Using a cache for stuff which takes a long time to load and calculate can be helpful. For example, you can use Redis to cache dataframes (after some compression), rather than reading from disk all the time whether from a database or flat file. There is a limit of course to this. If your dataset is a terabyte in size, caching it all in memory, isn’t going to work, no matter how smart your compression is (unless you have absolutely loads of memory). We need to be aware of memory constraints! Also when persisting objects in memory, you reduce the overhead when instantiating them. If you import loads of modules in a script, it will take time to initialise. Hence, it’s better to keep that object in memory, so don’t keep having to run those imports. Also only import what you need.
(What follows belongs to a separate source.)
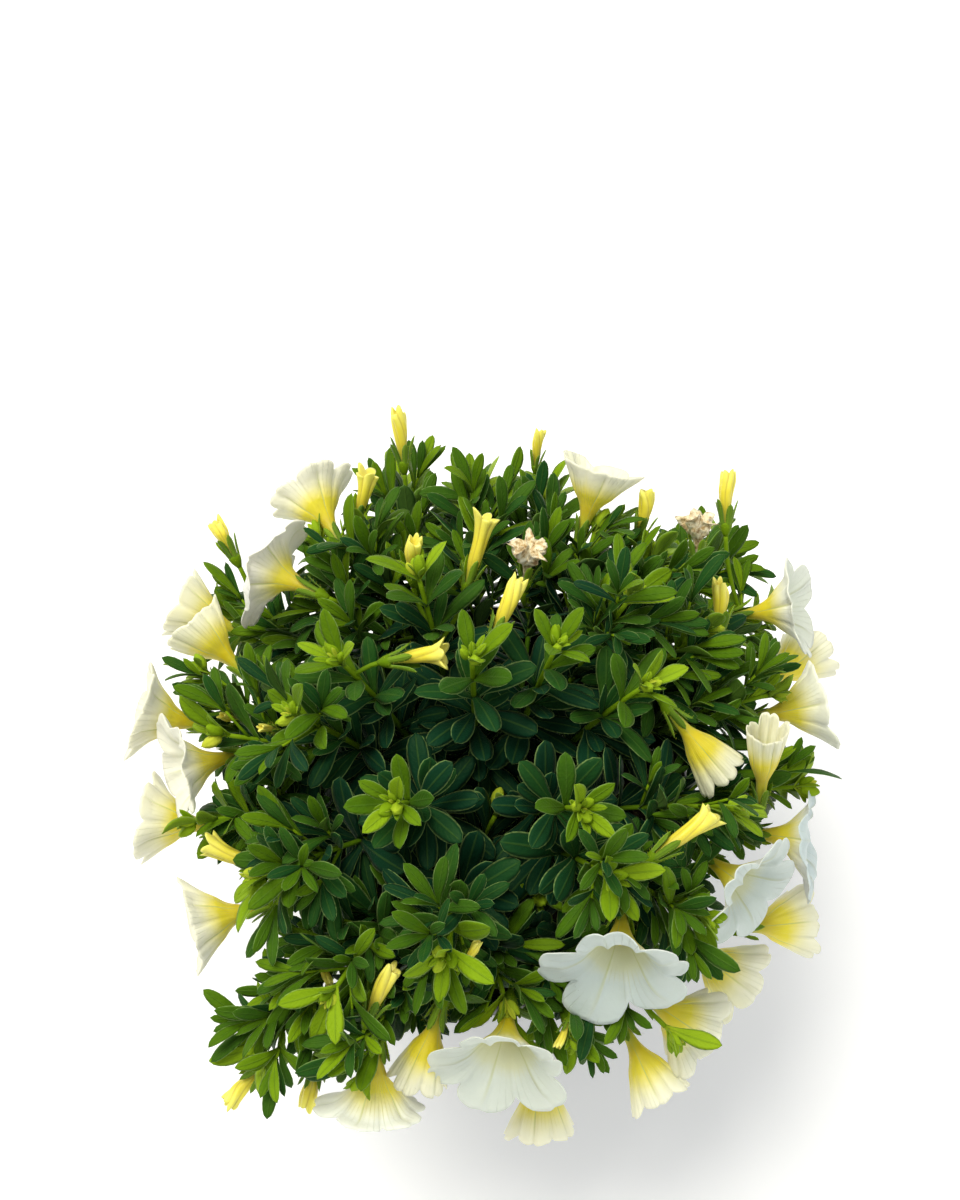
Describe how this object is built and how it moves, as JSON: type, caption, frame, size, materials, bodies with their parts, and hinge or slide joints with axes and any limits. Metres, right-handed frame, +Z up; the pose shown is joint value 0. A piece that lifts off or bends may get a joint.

You can rewrite some of the Python using Cython


Cython allows you to write scripts in subset of the Python language which can be translated into C and then compiled into machine code, which is faster than interpreted Python. You can also specify types to help speed it up. Cython also allows you to “release the GIL” for parallel code. My background is primarily in typed languages (especially Java), so I’m not particularly fussed about that (I kind of prefer having to define data types!). However, if you’ve only used Python, this might be something slightly different to what you’re used to. Again, the aim is not to Cythonise your whole Python code base, but to pick specific areas which will benefit.


If you really need something very fast… needs experience too


You’ll have to spend some time optimising the Python code. Obviously, if you end up spending in ordinate amounts of time doing it, maybe you should have just used C++ (or maybe Java), in the first place! The main point I do want to stress is to use your time effectively to clear up bottlenecks. Optimising code, which doesn’t need to be optimised, just makes it more difficult to read, without the benefits of speeding anything up. Re-read the Donald Knuth code again too! The above ideas are just a small selection of things to try, but ultimately, getting more experience in coding is what will give you ideas of what precisely to do to clear an execution bottleneck.